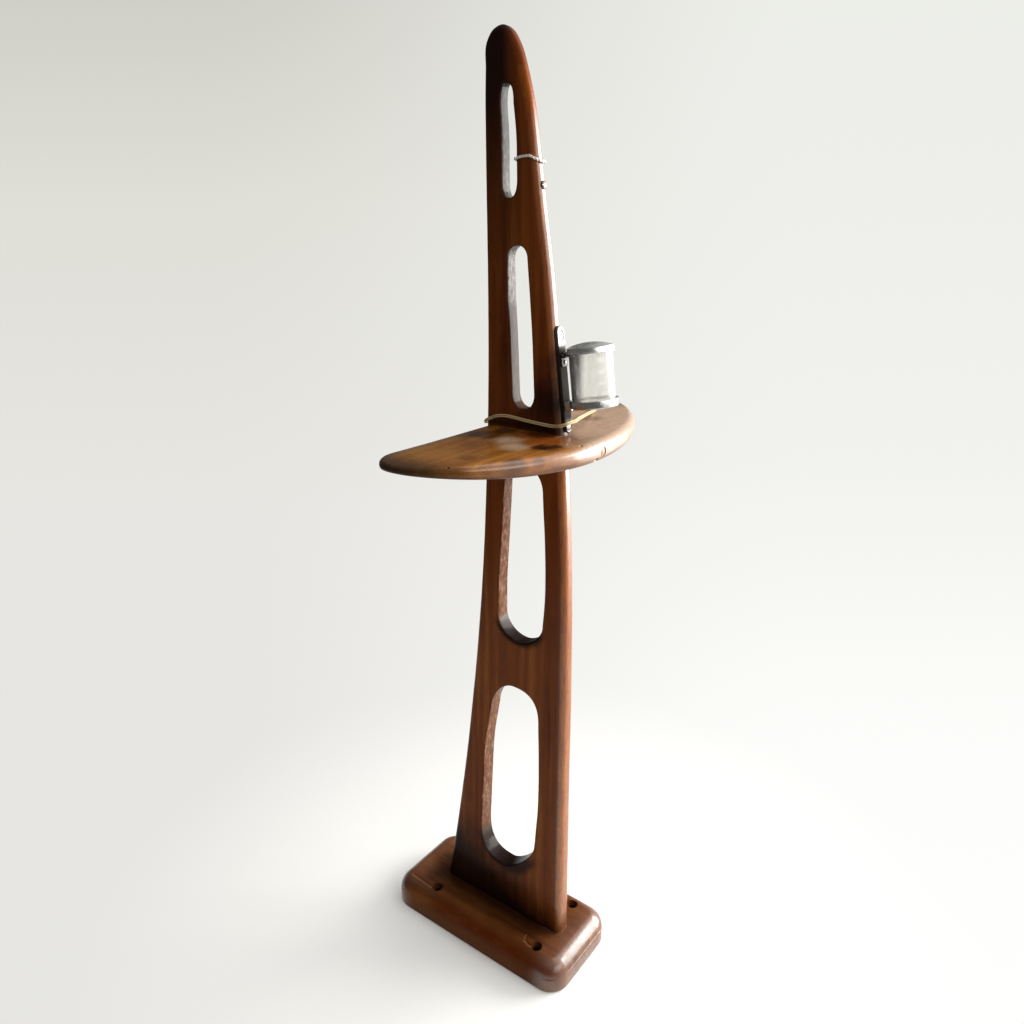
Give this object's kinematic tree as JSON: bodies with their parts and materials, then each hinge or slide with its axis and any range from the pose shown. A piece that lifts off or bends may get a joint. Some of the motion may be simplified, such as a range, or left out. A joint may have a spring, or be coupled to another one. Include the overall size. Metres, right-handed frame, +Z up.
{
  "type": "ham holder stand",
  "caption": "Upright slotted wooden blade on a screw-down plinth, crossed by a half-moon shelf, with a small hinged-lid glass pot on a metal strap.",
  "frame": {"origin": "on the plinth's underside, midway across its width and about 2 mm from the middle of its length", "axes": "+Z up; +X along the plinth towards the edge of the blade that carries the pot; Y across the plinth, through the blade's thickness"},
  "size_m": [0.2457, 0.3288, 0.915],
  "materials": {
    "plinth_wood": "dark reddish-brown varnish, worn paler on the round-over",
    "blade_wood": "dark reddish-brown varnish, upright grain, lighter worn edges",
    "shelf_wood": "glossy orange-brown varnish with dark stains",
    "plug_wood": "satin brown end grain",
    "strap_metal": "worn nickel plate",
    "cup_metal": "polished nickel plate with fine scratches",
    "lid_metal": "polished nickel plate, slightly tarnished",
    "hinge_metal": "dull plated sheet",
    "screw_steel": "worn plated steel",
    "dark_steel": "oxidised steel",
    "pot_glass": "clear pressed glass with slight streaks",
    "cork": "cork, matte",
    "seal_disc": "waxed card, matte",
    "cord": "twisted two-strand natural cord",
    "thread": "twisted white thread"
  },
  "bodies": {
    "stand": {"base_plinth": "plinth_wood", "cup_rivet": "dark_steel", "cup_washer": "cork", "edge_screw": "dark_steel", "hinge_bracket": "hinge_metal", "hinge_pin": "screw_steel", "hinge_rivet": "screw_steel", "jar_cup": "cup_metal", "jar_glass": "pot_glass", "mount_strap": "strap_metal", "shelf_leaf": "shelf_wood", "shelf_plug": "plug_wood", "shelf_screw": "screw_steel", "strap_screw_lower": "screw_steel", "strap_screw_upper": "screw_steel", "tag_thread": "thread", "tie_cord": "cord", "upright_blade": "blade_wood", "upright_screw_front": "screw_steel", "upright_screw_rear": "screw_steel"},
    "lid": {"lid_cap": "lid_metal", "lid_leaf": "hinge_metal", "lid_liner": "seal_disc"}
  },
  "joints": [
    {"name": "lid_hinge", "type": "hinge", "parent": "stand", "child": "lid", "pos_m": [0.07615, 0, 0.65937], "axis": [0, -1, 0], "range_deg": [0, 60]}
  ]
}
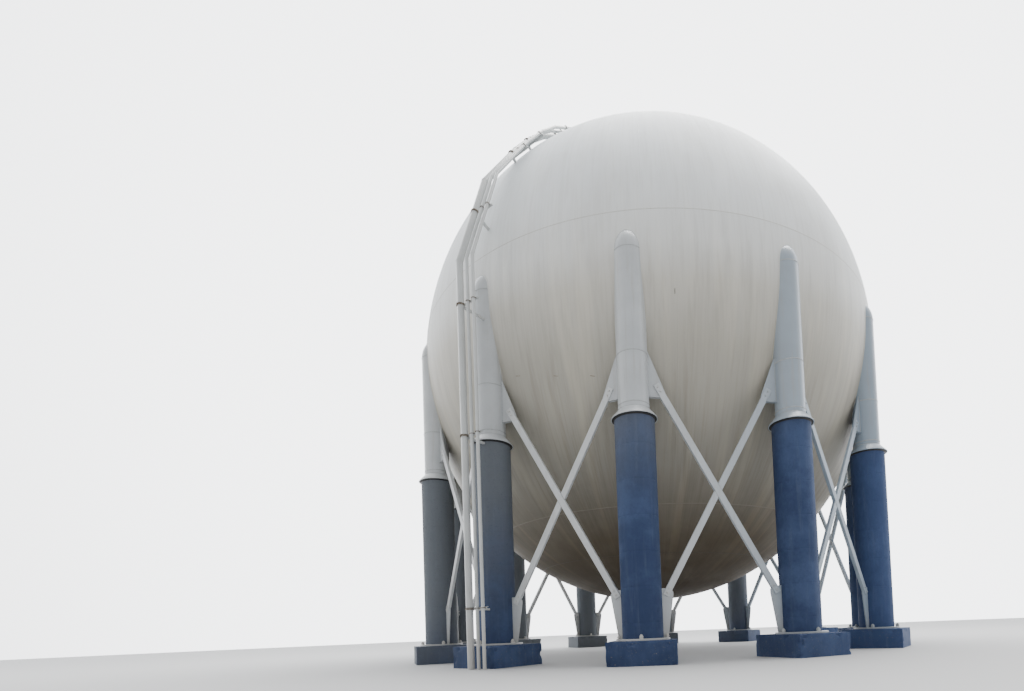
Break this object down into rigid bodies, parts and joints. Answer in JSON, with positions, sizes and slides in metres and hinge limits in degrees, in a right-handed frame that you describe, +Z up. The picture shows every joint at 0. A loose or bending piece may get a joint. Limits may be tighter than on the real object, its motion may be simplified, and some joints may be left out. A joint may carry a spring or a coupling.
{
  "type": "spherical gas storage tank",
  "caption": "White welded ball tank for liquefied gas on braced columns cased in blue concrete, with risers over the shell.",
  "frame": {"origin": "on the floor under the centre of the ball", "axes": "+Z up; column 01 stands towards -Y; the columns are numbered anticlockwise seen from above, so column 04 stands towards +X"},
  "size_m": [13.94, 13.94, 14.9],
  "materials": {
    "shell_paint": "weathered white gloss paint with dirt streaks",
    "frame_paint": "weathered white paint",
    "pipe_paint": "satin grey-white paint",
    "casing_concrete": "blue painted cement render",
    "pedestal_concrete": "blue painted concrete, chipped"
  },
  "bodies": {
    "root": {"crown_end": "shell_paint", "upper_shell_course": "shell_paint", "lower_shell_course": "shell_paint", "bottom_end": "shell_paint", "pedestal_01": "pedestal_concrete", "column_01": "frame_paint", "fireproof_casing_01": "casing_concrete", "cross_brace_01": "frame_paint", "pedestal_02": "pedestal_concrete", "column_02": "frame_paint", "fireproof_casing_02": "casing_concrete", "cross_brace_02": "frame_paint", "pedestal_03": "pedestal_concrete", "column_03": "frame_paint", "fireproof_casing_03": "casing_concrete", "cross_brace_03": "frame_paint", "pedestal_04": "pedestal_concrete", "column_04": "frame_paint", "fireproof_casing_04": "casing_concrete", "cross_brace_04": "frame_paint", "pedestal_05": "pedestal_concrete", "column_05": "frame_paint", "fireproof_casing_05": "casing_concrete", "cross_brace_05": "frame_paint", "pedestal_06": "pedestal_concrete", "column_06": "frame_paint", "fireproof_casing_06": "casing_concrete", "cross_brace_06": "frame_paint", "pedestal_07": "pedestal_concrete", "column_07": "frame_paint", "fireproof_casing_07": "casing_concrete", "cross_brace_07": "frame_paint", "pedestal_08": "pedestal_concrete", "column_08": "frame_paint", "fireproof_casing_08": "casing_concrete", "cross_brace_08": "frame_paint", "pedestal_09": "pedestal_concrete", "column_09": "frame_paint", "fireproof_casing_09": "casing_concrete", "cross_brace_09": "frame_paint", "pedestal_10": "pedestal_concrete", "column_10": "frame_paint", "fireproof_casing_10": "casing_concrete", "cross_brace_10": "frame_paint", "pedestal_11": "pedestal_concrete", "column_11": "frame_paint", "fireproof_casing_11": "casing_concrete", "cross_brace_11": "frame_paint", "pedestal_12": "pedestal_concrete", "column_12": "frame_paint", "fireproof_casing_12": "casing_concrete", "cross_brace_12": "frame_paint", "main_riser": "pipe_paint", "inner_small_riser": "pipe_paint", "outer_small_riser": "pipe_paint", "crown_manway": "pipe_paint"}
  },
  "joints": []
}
********************
- JOB
Return the material exactly as it stands.

- ANSWER TO THE EXERCISE
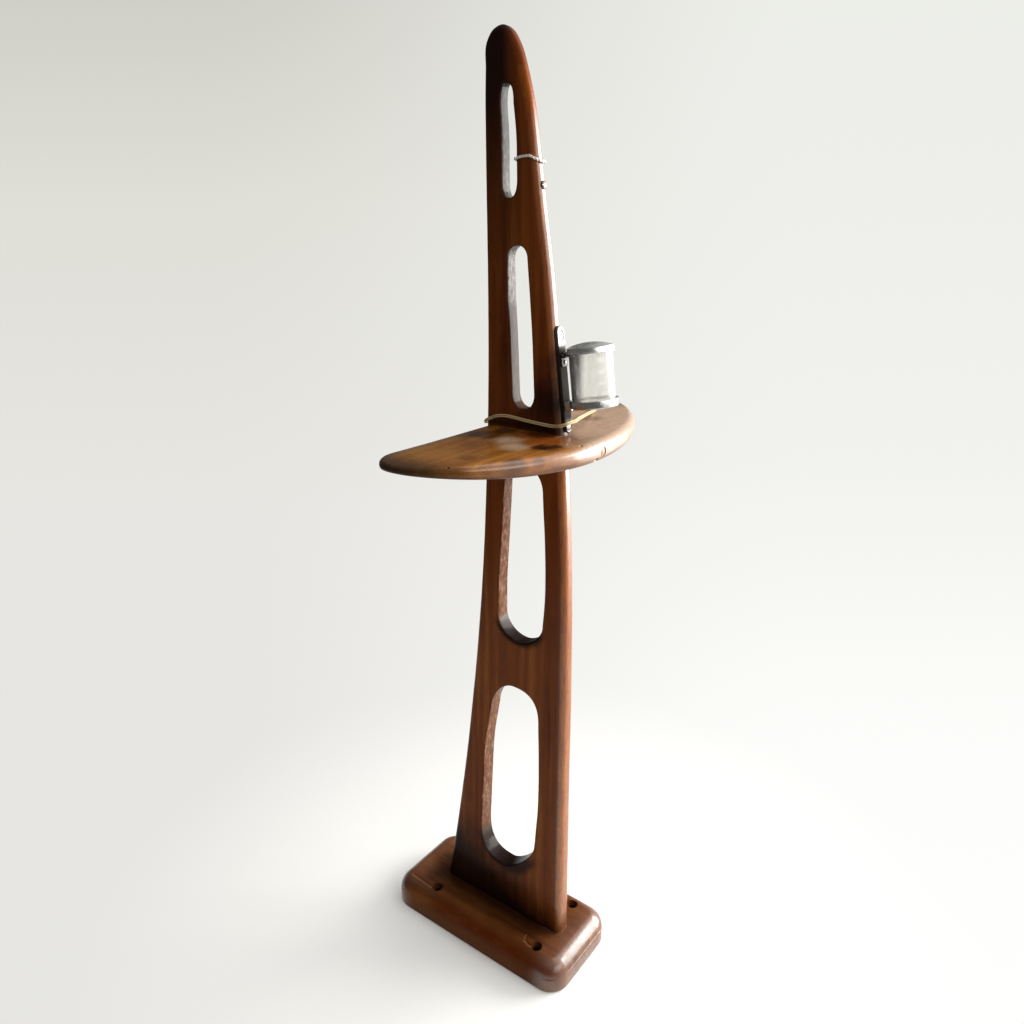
Give this object's kinematic tree as JSON: bodies with their parts and materials, then each hinge or slide with its axis and any range from the pose shown. A piece that lifts off or bends may get a joint. Some of the motion may be simplified, such as a range, or left out. A joint may have a spring, or be coupled to another one. Include the overall size. Metres, right-handed frame, +Z up.
{
  "type": "ham holder stand",
  "caption": "Upright slotted wooden blade on a screw-down plinth, crossed by a half-moon shelf, with a small hinged-lid glass pot on a metal strap.",
  "frame": {"origin": "on the plinth's underside, midway across its width and about 2 mm from the middle of its length", "axes": "+Z up; +X along the plinth towards the edge of the blade that carries the pot; Y across the plinth, through the blade's thickness"},
  "size_m": [0.2457, 0.3288, 0.915],
  "materials": {
    "plinth_wood": "dark reddish-brown varnish, worn paler on the round-over",
    "blade_wood": "dark reddish-brown varnish, upright grain, lighter worn edges",
    "shelf_wood": "glossy orange-brown varnish with dark stains",
    "plug_wood": "satin brown end grain",
    "strap_metal": "worn nickel plate",
    "cup_metal": "polished nickel plate with fine scratches",
    "lid_metal": "polished nickel plate, slightly tarnished",
    "hinge_metal": "dull plated sheet",
    "screw_steel": "worn plated steel",
    "dark_steel": "oxidised steel",
    "pot_glass": "clear pressed glass with slight streaks",
    "cork": "cork, matte",
    "seal_disc": "waxed card, matte",
    "cord": "twisted two-strand natural cord",
    "thread": "twisted white thread"
  },
  "bodies": {
    "stand": {"base_plinth": "plinth_wood", "cup_rivet": "dark_steel", "cup_washer": "cork", "edge_screw": "dark_steel", "hinge_bracket": "hinge_metal", "hinge_pin": "screw_steel", "hinge_rivet": "screw_steel", "jar_cup": "cup_metal", "jar_glass": "pot_glass", "mount_strap": "strap_metal", "shelf_leaf": "shelf_wood", "shelf_plug": "plug_wood", "shelf_screw": "screw_steel", "strap_screw_lower": "screw_steel", "strap_screw_upper": "screw_steel", "tag_thread": "thread", "tie_cord": "cord", "upright_blade": "blade_wood", "upright_screw_front": "screw_steel", "upright_screw_rear": "screw_steel"},
    "lid": {"lid_cap": "lid_metal", "lid_leaf": "hinge_metal", "lid_liner": "seal_disc"}
  },
  "joints": [
    {"name": "lid_hinge", "type": "hinge", "parent": "stand", "child": "lid", "pos_m": [0.07615, 0, 0.65937], "axis": [0, -1, 0], "range_deg": [0, 60]}
  ]
}
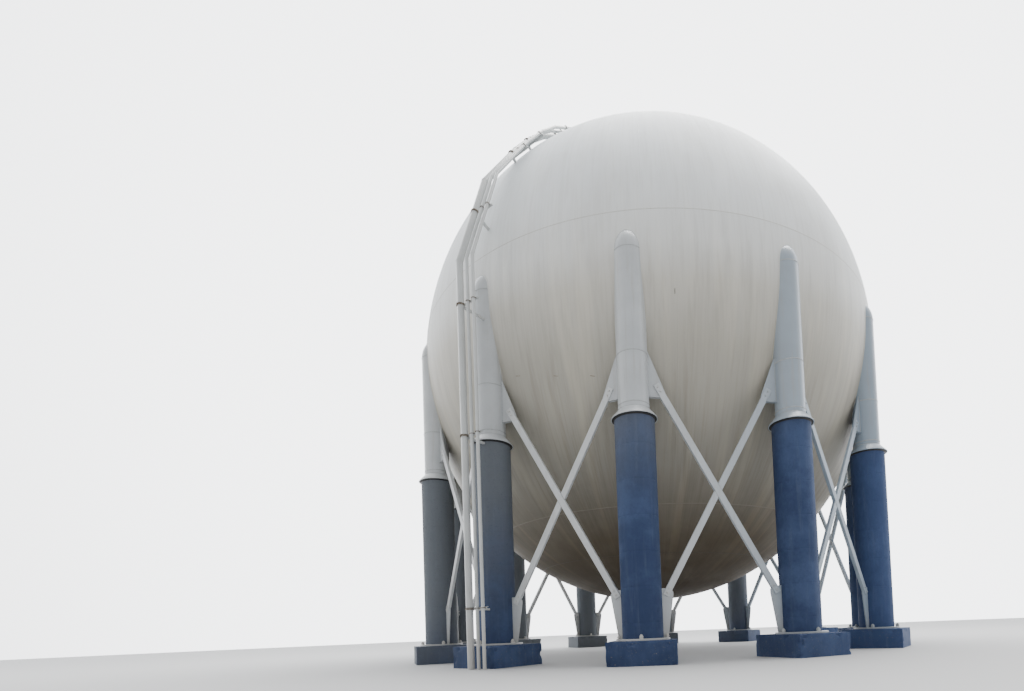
Break this object down into rigid bodies, parts and joints. Answer in JSON, with positions, sizes and slides in metres and hinge limits in degrees, in a right-handed frame that you describe, +Z up. The picture shows every joint at 0. A loose or bending piece may get a joint. Limits may be tighter than on the real object, its motion may be simplified, and some joints may be left out. A joint may carry a spring or a coupling.
{
  "type": "spherical gas storage tank",
  "caption": "White welded ball tank for liquefied gas on braced columns cased in blue concrete, with risers over the shell.",
  "frame": {"origin": "on the floor under the centre of the ball", "axes": "+Z up; column 01 stands towards -Y; the columns are numbered anticlockwise seen from above, so column 04 stands towards +X"},
  "size_m": [13.94, 13.94, 14.9],
  "materials": {
    "shell_paint": "weathered white gloss paint with dirt streaks",
    "frame_paint": "weathered white paint",
    "pipe_paint": "satin grey-white paint",
    "casing_concrete": "blue painted cement render",
    "pedestal_concrete": "blue painted concrete, chipped"
  },
  "bodies": {
    "root": {"crown_end": "shell_paint", "upper_shell_course": "shell_paint", "lower_shell_course": "shell_paint", "bottom_end": "shell_paint", "pedestal_01": "pedestal_concrete", "column_01": "frame_paint", "fireproof_casing_01": "casing_concrete", "cross_brace_01": "frame_paint", "pedestal_02": "pedestal_concrete", "column_02": "frame_paint", "fireproof_casing_02": "casing_concrete", "cross_brace_02": "frame_paint", "pedestal_03": "pedestal_concrete", "column_03": "frame_paint", "fireproof_casing_03": "casing_concrete", "cross_brace_03": "frame_paint", "pedestal_04": "pedestal_concrete", "column_04": "frame_paint", "fireproof_casing_04": "casing_concrete", "cross_brace_04": "frame_paint", "pedestal_05": "pedestal_concrete", "column_05": "frame_paint", "fireproof_casing_05": "casing_concrete", "cross_brace_05": "frame_paint", "pedestal_06": "pedestal_concrete", "column_06": "frame_paint", "fireproof_casing_06": "casing_concrete", "cross_brace_06": "frame_paint", "pedestal_07": "pedestal_concrete", "column_07": "frame_paint", "fireproof_casing_07": "casing_concrete", "cross_brace_07": "frame_paint", "pedestal_08": "pedestal_concrete", "column_08": "frame_paint", "fireproof_casing_08": "casing_concrete", "cross_brace_08": "frame_paint", "pedestal_09": "pedestal_concrete", "column_09": "frame_paint", "fireproof_casing_09": "casing_concrete", "cross_brace_09": "frame_paint", "pedestal_10": "pedestal_concrete", "column_10": "frame_paint", "fireproof_casing_10": "casing_concrete", "cross_brace_10": "frame_paint", "pedestal_11": "pedestal_concrete", "column_11": "frame_paint", "fireproof_casing_11": "casing_concrete", "cross_brace_11": "frame_paint", "pedestal_12": "pedestal_concrete", "column_12": "frame_paint", "fireproof_casing_12": "casing_concrete", "cross_brace_12": "frame_paint", "main_riser": "pipe_paint", "inner_small_riser": "pipe_paint", "outer_small_riser": "pipe_paint", "crown_manway": "pipe_paint"}
  },
  "joints": []
}